▸ **Task**
Repeat exactly the lines from the start of the records below through the line that contains "its CAD box", including both.

▸ **Dataset records**
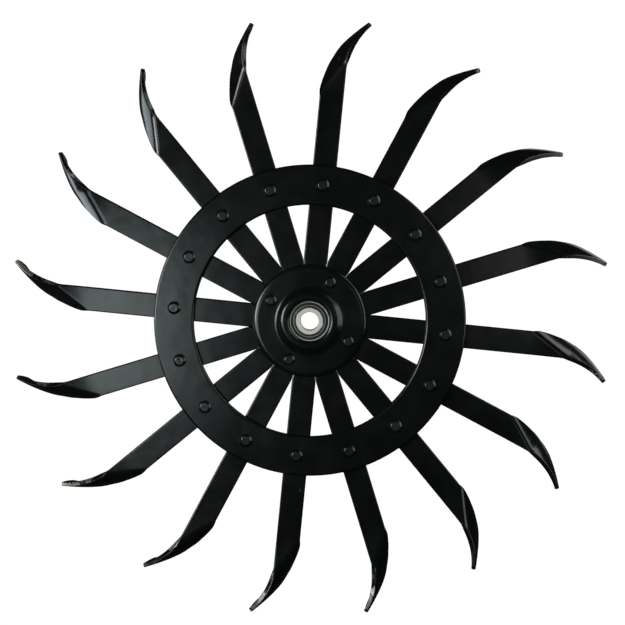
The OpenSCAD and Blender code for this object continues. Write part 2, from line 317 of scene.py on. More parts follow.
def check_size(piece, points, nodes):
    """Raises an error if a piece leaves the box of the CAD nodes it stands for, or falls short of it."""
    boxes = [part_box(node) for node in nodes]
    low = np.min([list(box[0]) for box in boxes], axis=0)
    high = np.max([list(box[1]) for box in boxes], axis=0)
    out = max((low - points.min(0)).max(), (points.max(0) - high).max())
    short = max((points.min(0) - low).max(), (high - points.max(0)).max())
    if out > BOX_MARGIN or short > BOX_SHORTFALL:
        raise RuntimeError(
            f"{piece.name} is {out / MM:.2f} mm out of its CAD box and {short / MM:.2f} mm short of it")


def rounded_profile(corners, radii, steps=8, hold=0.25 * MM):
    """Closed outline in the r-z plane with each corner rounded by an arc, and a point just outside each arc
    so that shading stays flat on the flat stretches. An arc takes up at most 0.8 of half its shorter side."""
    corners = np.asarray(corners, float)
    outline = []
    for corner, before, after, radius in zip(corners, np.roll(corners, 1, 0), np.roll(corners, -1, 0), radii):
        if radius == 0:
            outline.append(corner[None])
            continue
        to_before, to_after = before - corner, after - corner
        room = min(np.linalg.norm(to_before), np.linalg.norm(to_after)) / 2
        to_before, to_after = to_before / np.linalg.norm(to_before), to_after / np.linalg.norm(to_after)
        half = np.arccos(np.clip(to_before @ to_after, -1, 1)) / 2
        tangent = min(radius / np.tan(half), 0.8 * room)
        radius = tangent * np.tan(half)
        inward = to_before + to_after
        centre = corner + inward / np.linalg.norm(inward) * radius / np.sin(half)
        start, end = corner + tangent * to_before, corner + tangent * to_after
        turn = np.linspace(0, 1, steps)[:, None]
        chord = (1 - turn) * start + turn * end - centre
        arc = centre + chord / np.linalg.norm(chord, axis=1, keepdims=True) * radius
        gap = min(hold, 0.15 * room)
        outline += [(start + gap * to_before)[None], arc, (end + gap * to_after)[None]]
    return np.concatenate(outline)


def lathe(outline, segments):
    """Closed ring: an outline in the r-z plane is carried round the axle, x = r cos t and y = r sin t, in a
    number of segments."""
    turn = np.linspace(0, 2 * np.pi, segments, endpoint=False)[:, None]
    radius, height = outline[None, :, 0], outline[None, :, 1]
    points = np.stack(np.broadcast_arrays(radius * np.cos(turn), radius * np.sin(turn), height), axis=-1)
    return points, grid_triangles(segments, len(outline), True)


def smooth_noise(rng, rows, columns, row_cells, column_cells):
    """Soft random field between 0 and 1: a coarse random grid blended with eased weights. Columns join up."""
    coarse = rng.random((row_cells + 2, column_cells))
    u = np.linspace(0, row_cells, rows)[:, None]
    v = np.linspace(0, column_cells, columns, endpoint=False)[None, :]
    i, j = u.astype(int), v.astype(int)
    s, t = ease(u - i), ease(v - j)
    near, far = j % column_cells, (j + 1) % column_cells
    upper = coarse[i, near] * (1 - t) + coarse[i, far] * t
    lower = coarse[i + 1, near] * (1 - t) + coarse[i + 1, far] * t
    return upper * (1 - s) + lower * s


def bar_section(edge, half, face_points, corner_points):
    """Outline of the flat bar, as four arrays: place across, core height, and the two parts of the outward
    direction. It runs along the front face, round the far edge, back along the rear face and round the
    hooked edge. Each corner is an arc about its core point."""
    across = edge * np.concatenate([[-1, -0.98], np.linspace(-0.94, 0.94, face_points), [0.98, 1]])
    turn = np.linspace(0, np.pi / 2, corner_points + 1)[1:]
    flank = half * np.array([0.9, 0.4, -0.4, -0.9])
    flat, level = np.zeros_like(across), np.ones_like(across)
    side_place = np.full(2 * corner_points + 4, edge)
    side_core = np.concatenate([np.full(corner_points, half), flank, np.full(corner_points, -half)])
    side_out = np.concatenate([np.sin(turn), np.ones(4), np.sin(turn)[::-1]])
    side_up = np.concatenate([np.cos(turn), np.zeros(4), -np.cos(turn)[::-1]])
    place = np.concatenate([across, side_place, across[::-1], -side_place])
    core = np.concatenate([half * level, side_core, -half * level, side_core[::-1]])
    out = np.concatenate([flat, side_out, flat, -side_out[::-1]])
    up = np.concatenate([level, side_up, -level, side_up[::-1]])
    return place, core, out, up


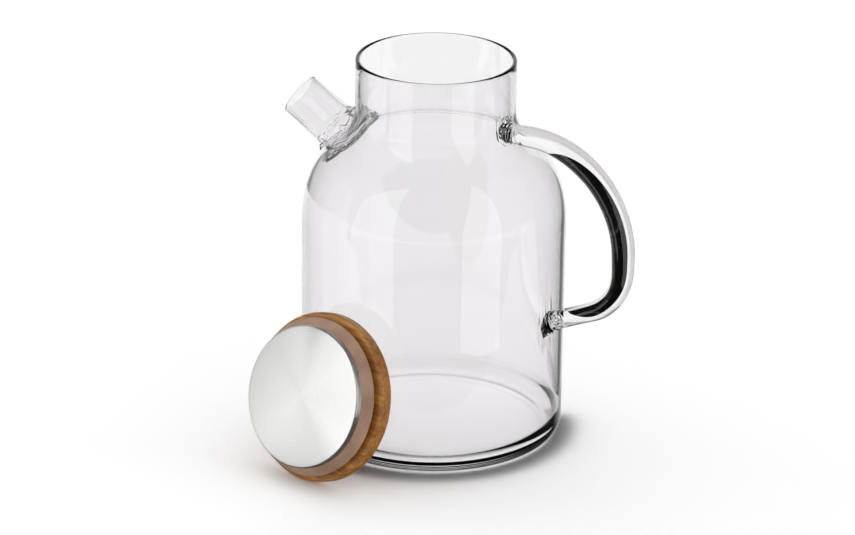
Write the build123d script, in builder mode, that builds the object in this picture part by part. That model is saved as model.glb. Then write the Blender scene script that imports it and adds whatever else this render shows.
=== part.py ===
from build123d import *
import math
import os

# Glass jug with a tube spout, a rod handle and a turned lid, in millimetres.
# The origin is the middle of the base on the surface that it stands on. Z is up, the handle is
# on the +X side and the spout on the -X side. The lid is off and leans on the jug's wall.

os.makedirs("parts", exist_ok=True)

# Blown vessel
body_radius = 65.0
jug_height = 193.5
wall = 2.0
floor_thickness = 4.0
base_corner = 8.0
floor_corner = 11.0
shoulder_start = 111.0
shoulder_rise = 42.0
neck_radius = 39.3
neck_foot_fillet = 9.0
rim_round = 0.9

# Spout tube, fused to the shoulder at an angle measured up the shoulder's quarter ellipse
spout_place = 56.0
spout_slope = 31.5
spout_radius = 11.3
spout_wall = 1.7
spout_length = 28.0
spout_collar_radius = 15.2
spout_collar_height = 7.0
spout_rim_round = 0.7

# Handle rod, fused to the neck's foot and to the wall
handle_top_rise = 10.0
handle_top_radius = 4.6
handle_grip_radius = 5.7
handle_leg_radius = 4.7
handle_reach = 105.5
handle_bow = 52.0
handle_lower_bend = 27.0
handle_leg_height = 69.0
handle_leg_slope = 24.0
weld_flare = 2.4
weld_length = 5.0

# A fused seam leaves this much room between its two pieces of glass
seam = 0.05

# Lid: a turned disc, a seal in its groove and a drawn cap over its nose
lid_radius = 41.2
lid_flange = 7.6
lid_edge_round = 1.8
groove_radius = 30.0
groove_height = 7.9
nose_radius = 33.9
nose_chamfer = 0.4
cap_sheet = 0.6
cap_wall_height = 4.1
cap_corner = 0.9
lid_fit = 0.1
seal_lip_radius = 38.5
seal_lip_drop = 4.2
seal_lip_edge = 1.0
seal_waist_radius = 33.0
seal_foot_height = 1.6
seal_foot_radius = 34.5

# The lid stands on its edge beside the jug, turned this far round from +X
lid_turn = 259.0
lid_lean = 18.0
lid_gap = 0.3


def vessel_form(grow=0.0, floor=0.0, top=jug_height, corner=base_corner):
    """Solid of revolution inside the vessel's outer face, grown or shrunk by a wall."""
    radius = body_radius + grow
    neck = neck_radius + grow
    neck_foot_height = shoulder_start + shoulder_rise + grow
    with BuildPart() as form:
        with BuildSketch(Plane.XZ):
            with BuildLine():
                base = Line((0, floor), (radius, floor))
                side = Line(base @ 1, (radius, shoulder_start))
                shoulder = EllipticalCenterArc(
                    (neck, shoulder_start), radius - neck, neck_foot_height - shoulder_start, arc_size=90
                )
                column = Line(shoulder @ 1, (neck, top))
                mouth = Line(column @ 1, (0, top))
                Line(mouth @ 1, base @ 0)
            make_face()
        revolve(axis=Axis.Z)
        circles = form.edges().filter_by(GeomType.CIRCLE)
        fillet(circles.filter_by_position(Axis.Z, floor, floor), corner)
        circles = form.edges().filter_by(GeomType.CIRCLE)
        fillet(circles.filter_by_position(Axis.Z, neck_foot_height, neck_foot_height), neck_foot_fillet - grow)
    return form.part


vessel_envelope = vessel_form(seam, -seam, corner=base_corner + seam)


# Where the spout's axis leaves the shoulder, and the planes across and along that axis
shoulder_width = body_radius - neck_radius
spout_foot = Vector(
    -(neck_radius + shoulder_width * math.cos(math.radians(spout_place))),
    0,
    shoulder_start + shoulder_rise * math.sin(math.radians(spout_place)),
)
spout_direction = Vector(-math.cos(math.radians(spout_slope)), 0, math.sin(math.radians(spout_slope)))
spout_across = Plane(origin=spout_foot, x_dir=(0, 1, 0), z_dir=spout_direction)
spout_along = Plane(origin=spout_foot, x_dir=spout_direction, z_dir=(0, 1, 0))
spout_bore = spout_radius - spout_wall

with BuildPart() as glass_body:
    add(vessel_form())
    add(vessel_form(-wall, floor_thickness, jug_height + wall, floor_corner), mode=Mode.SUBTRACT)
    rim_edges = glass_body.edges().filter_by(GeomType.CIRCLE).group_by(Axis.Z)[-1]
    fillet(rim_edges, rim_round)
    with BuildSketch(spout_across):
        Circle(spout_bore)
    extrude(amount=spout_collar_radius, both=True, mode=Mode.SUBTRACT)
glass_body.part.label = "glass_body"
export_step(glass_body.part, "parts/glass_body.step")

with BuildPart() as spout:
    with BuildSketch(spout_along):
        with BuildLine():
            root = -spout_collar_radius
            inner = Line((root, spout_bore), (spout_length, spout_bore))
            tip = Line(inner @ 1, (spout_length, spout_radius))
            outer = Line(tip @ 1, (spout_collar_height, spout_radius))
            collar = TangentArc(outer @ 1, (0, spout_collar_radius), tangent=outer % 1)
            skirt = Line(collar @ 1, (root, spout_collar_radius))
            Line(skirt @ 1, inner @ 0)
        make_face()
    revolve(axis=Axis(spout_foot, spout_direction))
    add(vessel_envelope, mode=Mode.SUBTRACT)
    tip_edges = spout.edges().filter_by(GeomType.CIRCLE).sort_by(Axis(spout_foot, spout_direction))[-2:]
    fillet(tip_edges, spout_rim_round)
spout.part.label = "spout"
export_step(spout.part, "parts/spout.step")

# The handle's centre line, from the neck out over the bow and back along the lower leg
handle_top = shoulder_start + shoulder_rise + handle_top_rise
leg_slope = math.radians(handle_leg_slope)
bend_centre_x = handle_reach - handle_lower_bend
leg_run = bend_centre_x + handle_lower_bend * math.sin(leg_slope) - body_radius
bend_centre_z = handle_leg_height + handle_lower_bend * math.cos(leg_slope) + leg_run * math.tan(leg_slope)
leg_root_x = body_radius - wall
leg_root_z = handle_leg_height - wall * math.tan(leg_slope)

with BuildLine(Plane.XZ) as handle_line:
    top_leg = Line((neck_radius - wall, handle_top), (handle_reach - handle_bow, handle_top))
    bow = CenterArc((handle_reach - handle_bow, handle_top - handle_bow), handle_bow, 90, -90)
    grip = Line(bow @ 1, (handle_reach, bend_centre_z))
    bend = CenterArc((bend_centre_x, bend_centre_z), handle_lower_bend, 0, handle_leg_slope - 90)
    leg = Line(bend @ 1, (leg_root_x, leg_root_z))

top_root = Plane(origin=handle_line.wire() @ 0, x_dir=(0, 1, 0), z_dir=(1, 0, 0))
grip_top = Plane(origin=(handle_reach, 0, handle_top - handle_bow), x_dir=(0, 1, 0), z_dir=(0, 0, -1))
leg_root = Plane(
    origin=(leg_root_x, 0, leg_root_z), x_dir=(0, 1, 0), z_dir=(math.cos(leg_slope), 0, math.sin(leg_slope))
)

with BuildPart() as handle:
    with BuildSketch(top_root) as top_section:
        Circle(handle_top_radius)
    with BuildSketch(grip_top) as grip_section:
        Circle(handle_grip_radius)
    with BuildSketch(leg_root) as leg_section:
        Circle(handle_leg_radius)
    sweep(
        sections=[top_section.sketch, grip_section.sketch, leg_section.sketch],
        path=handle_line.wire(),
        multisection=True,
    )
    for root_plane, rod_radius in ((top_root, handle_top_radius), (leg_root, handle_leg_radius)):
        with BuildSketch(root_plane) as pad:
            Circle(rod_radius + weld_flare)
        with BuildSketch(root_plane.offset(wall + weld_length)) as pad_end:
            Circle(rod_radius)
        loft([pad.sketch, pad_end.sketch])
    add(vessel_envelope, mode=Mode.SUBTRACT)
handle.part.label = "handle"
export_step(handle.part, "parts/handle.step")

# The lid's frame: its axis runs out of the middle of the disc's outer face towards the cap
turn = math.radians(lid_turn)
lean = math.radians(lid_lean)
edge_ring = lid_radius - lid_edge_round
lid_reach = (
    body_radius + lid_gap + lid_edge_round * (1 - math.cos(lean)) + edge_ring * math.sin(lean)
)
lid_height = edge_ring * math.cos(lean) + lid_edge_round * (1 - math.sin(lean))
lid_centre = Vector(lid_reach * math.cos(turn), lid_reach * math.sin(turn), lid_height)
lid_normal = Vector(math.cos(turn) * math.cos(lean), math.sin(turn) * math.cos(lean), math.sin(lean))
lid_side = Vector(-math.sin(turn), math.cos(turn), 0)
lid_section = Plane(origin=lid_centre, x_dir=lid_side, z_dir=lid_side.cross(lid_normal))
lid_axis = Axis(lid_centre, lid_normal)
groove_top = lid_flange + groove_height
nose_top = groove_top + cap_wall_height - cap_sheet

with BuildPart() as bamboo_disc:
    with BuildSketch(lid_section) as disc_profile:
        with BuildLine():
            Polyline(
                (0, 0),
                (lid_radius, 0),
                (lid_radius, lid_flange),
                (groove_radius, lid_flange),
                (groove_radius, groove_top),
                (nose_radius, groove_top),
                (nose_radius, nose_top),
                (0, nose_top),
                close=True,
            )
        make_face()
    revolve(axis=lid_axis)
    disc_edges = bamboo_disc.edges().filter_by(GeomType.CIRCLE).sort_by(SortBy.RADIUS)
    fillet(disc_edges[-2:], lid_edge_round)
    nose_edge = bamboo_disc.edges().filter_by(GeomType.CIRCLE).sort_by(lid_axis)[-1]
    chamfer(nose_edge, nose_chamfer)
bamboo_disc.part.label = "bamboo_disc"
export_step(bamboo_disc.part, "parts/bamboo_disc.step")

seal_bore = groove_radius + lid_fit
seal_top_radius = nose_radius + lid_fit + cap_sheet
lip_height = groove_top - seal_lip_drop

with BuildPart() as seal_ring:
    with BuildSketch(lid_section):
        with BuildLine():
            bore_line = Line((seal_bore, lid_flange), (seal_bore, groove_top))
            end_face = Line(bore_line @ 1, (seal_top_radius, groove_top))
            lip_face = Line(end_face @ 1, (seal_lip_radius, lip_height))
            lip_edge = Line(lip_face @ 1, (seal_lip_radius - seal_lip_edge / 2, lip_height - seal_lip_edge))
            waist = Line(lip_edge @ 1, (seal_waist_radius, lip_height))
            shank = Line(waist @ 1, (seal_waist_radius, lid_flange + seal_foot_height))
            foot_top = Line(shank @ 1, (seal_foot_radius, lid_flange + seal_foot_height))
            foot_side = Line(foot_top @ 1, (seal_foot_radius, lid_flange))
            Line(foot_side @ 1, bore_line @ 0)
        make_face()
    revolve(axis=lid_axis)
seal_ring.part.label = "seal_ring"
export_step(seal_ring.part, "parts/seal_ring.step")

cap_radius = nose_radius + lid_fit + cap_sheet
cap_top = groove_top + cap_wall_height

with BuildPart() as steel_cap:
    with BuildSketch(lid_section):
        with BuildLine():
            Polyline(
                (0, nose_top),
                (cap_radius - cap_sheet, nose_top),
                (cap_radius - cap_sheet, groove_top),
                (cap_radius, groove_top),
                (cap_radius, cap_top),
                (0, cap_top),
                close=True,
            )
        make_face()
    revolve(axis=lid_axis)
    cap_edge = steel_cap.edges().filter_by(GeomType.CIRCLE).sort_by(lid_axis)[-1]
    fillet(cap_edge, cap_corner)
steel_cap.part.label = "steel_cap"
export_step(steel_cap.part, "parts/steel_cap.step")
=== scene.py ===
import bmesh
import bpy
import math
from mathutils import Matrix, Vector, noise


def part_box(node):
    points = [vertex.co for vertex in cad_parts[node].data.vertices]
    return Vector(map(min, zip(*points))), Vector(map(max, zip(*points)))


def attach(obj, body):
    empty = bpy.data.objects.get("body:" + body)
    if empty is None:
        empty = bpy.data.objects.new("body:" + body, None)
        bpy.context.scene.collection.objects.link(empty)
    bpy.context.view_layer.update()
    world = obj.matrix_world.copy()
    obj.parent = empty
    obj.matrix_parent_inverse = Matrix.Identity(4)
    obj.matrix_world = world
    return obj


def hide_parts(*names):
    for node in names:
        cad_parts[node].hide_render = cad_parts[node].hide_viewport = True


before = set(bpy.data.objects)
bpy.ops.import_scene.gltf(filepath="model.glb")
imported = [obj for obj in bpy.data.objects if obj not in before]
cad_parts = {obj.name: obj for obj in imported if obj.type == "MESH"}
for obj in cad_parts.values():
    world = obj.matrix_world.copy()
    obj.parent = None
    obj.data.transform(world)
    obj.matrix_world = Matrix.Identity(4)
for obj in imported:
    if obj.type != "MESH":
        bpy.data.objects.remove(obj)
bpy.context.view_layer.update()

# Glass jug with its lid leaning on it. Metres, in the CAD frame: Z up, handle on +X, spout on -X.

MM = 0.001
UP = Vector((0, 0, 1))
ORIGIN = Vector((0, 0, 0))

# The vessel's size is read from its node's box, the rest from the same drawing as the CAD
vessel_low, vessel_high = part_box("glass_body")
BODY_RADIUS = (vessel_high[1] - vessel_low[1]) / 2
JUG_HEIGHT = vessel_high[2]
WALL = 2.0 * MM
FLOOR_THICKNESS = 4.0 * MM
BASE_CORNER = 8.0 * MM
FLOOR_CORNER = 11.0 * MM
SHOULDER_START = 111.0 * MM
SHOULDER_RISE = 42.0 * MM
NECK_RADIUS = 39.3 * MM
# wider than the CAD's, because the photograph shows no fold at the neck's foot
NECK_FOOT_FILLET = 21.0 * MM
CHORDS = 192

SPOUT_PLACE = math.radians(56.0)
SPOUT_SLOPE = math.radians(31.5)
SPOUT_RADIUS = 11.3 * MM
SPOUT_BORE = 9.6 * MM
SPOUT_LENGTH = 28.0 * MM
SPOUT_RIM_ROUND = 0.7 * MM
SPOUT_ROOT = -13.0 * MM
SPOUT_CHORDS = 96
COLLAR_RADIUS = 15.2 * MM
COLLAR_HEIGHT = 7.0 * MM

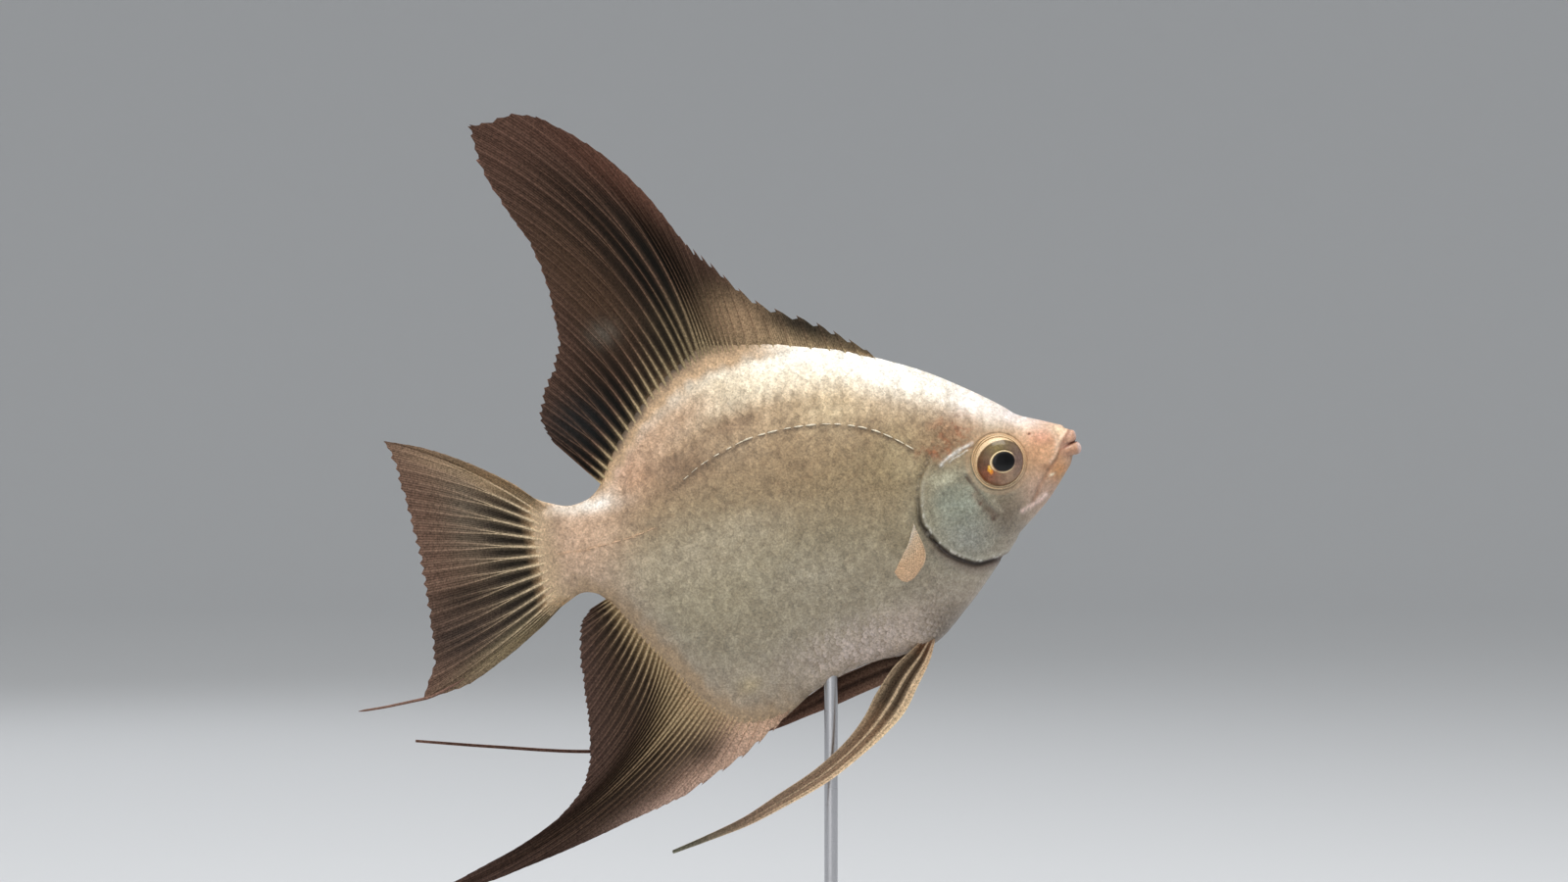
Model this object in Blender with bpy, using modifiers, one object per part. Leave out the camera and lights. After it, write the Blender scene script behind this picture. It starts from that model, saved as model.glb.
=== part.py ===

▸ **Full solution**
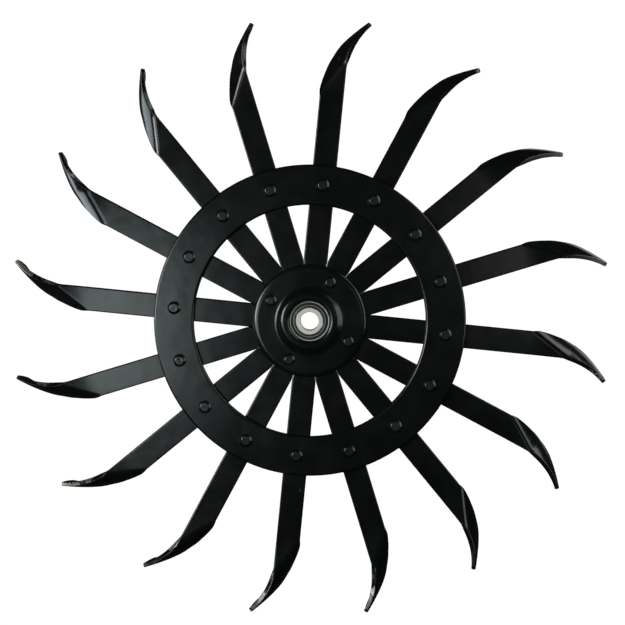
The OpenSCAD and Blender code for this object continues. Write part 2, from line 317 of scene.py on. More parts follow.
def check_size(piece, points, nodes):
    """Raises an error if a piece leaves the box of the CAD nodes it stands for, or falls short of it."""
    boxes = [part_box(node) for node in nodes]
    low = np.min([list(box[0]) for box in boxes], axis=0)
    high = np.max([list(box[1]) for box in boxes], axis=0)
    out = max((low - points.min(0)).max(), (points.max(0) - high).max())
    short = max((points.min(0) - low).max(), (high - points.max(0)).max())
    if out > BOX_MARGIN or short > BOX_SHORTFALL:
        raise RuntimeError(
            f"{piece.name} is {out / MM:.2f} mm out of its CAD box and {short / MM:.2f} mm short of it")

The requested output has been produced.